Mattie Clark’s Gravestone on the Cemetery on the Plain, Windham NH.

Not only did Mattie Smith have and interesting career but she also invested her money well, no doubt gaining insight from the many leading businessmen she dealt with and served as guests. “She was on her way north from Ormond, Florida in 1933 when sickness overtook her while in the Buttonswood Beach section of  Warwick, Rhode Island and she died at 81.”

Tim Lewis in his research provided information regarding her will. “Clarke bequeathed her farm in Windham; a cottage on Orchard Lane in Ormond Beach known as the “Coacoochee Cottage;” stock from American Telephone and Telegraph, Swift and Co., Libby; Liberty Loan Bonds; Over $11-thousand dollars to friends; a thousand dollars to both the Ormond Union Church and the Colored Library of  Ormond, the latter to be invested to provide money for purchasing books. Two thousand dollars to the Windham Cemetery to be invested for perpetual care of the family plot. The Windham Library, Presbyterian Church, the New Hampshire Orphans Home in Franklin, the White Orphans Asylum in Jacksonville, Florida and the Nashua Protestant Home for Aged Women all received money from Miss Clarke.”

A path in Santa Lucia Plantation, Ormond Beach, where Mattie Clarke owned her cottage.

 

Windham Life and Times – January 11, 2018

WINDHAM AND THE SUMMIT

The Armstrong Homestead on Londonderry Road, was adjacent to the Clarke Farm.

 

Eugene Armstrong

Eugene Armstrong was I believe, a cousin of  Mattie Clarke, her mother being Deborah Armstrong. The Armstrong and the Clarke families lived on adjoining farms on Londonderry Road, in Windham. You may notice that I have changed the spelling of Clarke by adding an “e” to the end as carved on the family gravestone, not as spelled in Morrison’s History of Windham which eliminated the “e.”

Eugene Armstrong owned the store at Windham Depot for a number of years. In an Exeter Newsletter column written by William Harris . October 1, 1915, it says, “Eugene C. True of Derry, has bought of Eugene W. Armstrong the store, property and business at the Depot which the latter has conducted for a few years past. It is the stand formerly for a long period occupied by the late Edwin N. Stickney. Mr.
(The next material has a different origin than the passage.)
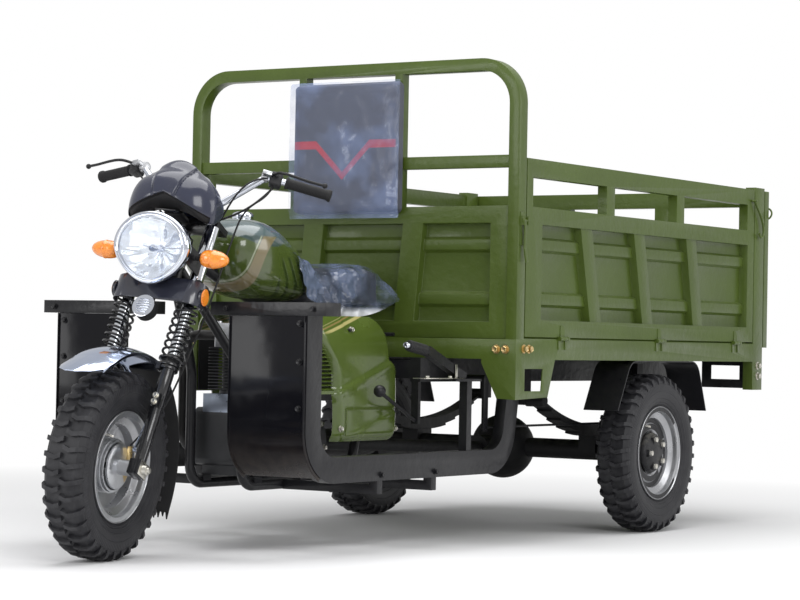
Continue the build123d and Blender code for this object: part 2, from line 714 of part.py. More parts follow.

True has been employed for some years in the furniture store of L.H. Pillsbury & Son, in Derry and is highly spoken of by those who know him.”

We also learn in The News-Letter, in November of 1912 that, “Fred S. Webster, Republican, was chosen representative by 60 votes to 41 for Eugene W. Armstrong, Democrat. Not known to me, was that Eugene Armstrong was also an engineer on the Cog Railway on Mount Washington. He was born in Windham on December 23, 1865. Tim “Jitney Jr.” Lewis says that he worked on Mount Washington from 1885 through 1908. “Eugene Armstrong is noted as a Mount Washington Railway engineer in 1907. ‘Engine No. 4 of the Mount Washington Railway, which has been in the shops at the Base for repairs, came up with freight on Saturday (August 17, 1907) for its trial trip and was put in regular service the same night, in charge of Engineer Armstrong.’ ” He was 12 years younger than his neighbor (cousin) Mattie Clarke. He worked twenty-four summers on the Mount Washington Railway and spent six winters working for Anderson and Price at the Ormond Hotel in Florida. He purchased the store in the Depot in 1910. He passed away on August 24, 1925 in Windham.

…Still looking for photographs of Mattie Clarke and Eugene Armstrong for Tim Lewis.